Program unggulan yang dijanjikan dalam kampanye belum terlihat wujudnya. Tagline "MUBARAKAH" tidak menjelma dalam bentuk kebijakan yang terstruktur dan berbasis data. Pemerintahan daerah berjalan dalam orbit rutinitas, tanpa inisiatif transformatif yang menyentuh akar persoalan masyarakat. Dari alih fungsi lahan pertanian yang masif, stagnasi sektor pariwisata, hingga ancaman bencana di wilayah selatan, semuanya seperti tak mendapat perhatian serius.
Jika stagnasi ini berlanjut, maka lima tahun ke depan bukanlah masa percepatan pembangunan, melainkan pengulangan pola birokrasi yang lamban dan penuh basa-basi. Masyarakat butuh aksi nyata, bukan retorika. Bupati Asep Japar harus berani mengambil kendali penuh, melepaskan diri dari bayang-bayang kekuasaan masa lalu, dan memimpin secara independen.
Waktu terus berjalan, dan masyarakat tak bisa terus menunggu.
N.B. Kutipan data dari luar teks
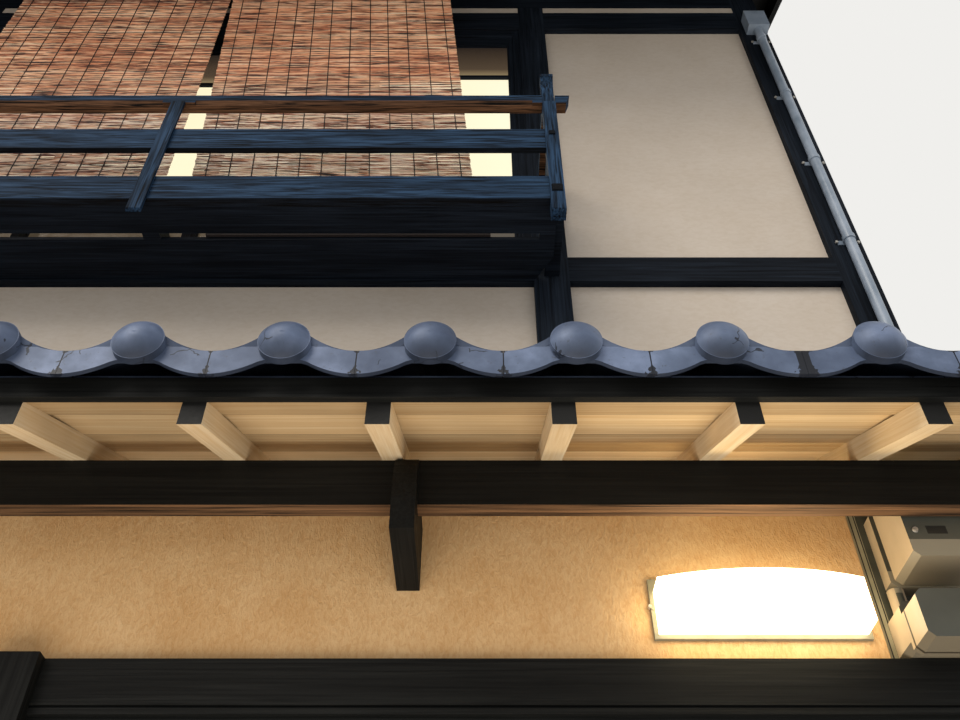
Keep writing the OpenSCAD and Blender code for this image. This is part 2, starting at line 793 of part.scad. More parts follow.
// Blind as a leaning sheet: x0 and x1 are its edges at the reference height
module blind(x0, x1, lean, d, bottom) {
    top = plate_top - roof_pitch * d;
    function shift(z) = (blind_ref_z - z) * lean;
    along(d - blind_t, d, [[x0 + shift(bottom), bottom], [x1 + shift(bottom), bottom],
        [x1 + shift(top), top], [x0 + shift(top), top]]);
}

module left_blind() color("#9a5f43") blind(-876, -58, 0.0216, 145, 3700);
module right_blind() color("#9a5f43") blind(-46, 811, 0.078, 152, deck_top + 3);

// Conduit on the right-hand corner post

conduit_r = 16;
conduit_x = half_w - 45;
conduit_out = 20;
conduit_top = 5080;
conduit_foot = wall_tile_z + 2 * tile_t;
saddle_z = 3733;
saddle_step = 423;
saddle_h = 18;
saddle_ear = 14;
strap_t = 3;
junction_w = 84;
junction_d = 46;
junction_h = 118;

module conduit() color("#6f7a86")
    translate([conduit_x, out(conduit_out), conduit_foot])
        cylinder(h = conduit_top - conduit_foot, r = conduit_r, $fn = 48);

// Saddles that hold the conduit to the post, and the junction box at its upper end
module conduit_fittings() color("#6f7a86") {
    for (i = [0:3])
        translate([conduit_x, 0, saddle_z + i * saddle_step]) difference() {
            union() {
                translate([0, out(conduit_out), 0]) cylinder(h = saddle_h, r = conduit_r + strap_t, $fn = 48);
                box([-conduit_r - saddle_ear, out(strap_t), 0], [conduit_r + saddle_ear, out(0), saddle_h]);
            }
            translate([0, out(conduit_out), -1]) cylinder(h = saddle_h + 2, r = conduit_r, $fn = 48);
            box([-2 * saddle_ear - conduit_r, out(0), -1],
                [2 * saddle_ear + conduit_r, out(-conduit_r), saddle_h + 1]);
        }
    box([conduit_x - junction_w / 2, out(junction_d), conduit_top],
        [conduit_x + junction_w / 2, out(0), conduit_top + junction_h]);
}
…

Kepemimpinan sejati bukan dibentuk oleh popularitas atau slogan, melainkan oleh keberanian dalam mengambil keputusan yang tidak populer namun dibutuhkan. Kabupaten Sukabumi membutuhkan pemimpin yang mampu menjawab tantangan zaman, bukan sekadar pelengkap lembar sejarah kekuasaan.